Hotze Pieter wordt geboren op 14 februari 1905 in Oosterhout in een Nederlands Hervormd gezin. Met zijn vrouw en zoon woont hij in het Groningse Grijpskerk, waar hij onderwijzer en muzikant is. Tijdens de Duitse bezetting is hij actief in het verzet als lid van de Knokploeg-Grijpskerk en LO-groep Radersma. Daarnaast is hij contactpersoon en verspreider voor illegale bladen, met name Vrij Nederland.
In het voorjaar van 1945 is de Sicherheitsdienst (SD) Hotze Pieter op het spoor gekomen. Zodra hij hoort dat zijn naam is gevallen bij de aanhouding van verzetsgenoot Hindrik van Dijk van de LO-groep Radersma, besluit Hotze Pieter onder te duiken. Tegen die tijd heeft hij geelzucht onder de leden, zodat hij op korte afstand van zijn huis bleef, drie deuren verderop in dezelfde straat.
Zodra de geallieerde bevrijding van Noord-Nederland aanstaande lijkt, riskeert Hotze Pieter de oversteek naar zijn eigen huis om daar uit te zieken. Juist dan wordt hij gezien door caféhouder Faber die de SD in het Scholtenhuis in Groningen inseint. Kort daarop, op 1 april 1945, wordt Hotze Pieter ziek op bed en in het bijzijn van zijn gezin aangehouden en vastgezet in het Scholtenhuis en vervolgens in het Huis van Bewaring in Groningen.
In de vroege ochtend van 8 april 1945 wordt Hotze Pieter met tien andere gevangenen uit de cel gehaald door SD-agenten van het Scholtenhuis, onder leiding van Ernst Knorr. Aan elkaar vastgebonden worden de gevangenen in een overvalwagen naar Norg in Drenthe gereden; de SD’ers volgen in een tweede wagen. Het konvooi rijdt naar Norg, waar het een zandpad inslaat naar het bosgebied Bonhagen. Daar worden de gevangenen uitgeladen en door Knorr medegedeeld dat ze ter dood zijn veroordeeld, omdat ze tegen de Duitse Wehrmacht zouden hebben geageerd.

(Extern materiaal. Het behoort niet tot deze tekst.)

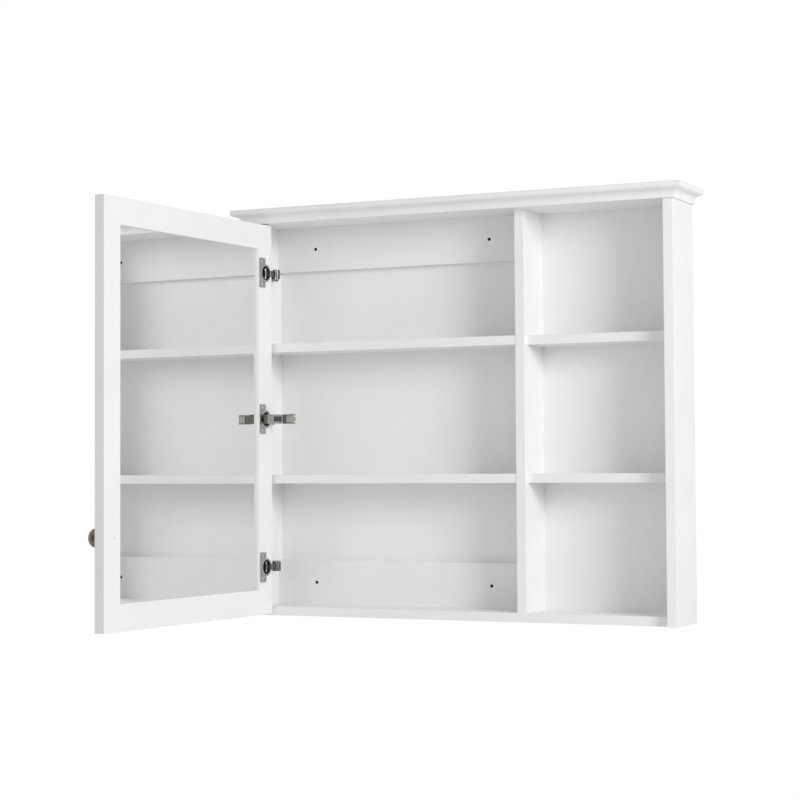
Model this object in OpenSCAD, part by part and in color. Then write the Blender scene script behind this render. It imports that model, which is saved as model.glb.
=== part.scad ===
// Wall cabinet with one framed mirror door on concealed hinges and an open shelf bay.
// Millimetres, +Z up, +Y into the wall, front towards -Y. The origin is the middle of
// the four wall-screw holes, on the wall face.

/* [Cabinet] */
// outside width over the two side panels
cab_w = 758; // [600:1:950]
// depth of the side panels, front edge to wall
cab_d = 104; // [95:1:160]
// overall height, foot to top of the cap
cab_h = 686; // [560:1:860]
// thickness of sides, divider, top, bottom and shelves
board_t = 15; // [12:0.5:19]
// clear width of the bay behind the door
bay_w = 473; // [300:1:560]
// set-back of divider and bottom from the side panels' front edges
front_step = 18; // [17.5:0.1:22]
// clear height of the lowest row of compartments
low_clear = 207; // [140:1:260]
// clear height of the middle row
mid_clear = 207; // [140:1:260]
// set-back of the closed bay's shelves from the divider's front
shelf_set = 1; // [0.5:0.5:20]
// set-back of the open bay's shelves from the divider's front
open_set = 14; // [2:1:30]
// thickness of the back panel
back_t = 3; // [2.5:0.5:6]
// depth the back panel is let into the side panels
rabbet = 8; // [5:0.5:10]

/* [Hanging rails] */
// height of each hanging rail
rail_h = 75; // [50:1:90]
// thickness of each hanging rail
rail_t = 12; // [9:0.5:15]
// distance between the wall-screw holes, sideways
hole_dx = 324.5; // [200:0.5:420]
// diameter of the wall-screw holes
hole_d = 5.5; // [4:0.1:8]

/* [Crown] */
// overhang of the cap at the front and both ends
crown_out = 19; // [14:0.5:30]
// thickness of the cap
cap_t = 9; // [7:0.5:15]
// how far the moulding's top edge stays inside the cap's edge
crown_lip = 2; // [1:0.5:5]
// projection of the fillet at the moulding's foot
fillet_out = 4; // [2:0.5:6]
// height of the fillet at the moulding's foot
fillet_h = 3.5; // [2:0.5:5]
// rounding of the cap's long edges
nose_r = 2.5; // [1:0.5:3.5]

/* [Door] */
// closed door's free edge short of the divider's far face
door_reveal = 5.5; // [3:0.5:9]
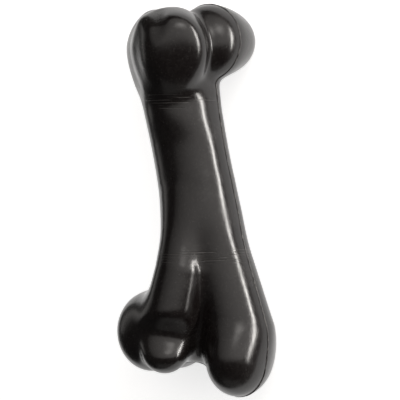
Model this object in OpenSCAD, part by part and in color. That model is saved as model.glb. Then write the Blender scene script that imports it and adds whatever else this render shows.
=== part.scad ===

De groep moet vervolgens op de grond liggen en wordt door het vuurpeloton met een salvo geëxecuteerd. Iedereen die nog een teken van leven vertoont, wordt nogmaals door het hoofd of in de nek geschoten.
Hotze Pieter is 40 jaar geworden en ligt begraven in Grijpskerk. In Norg is zijn naam vermeld op het monument dat aan de executies in Bonhagen herinnert.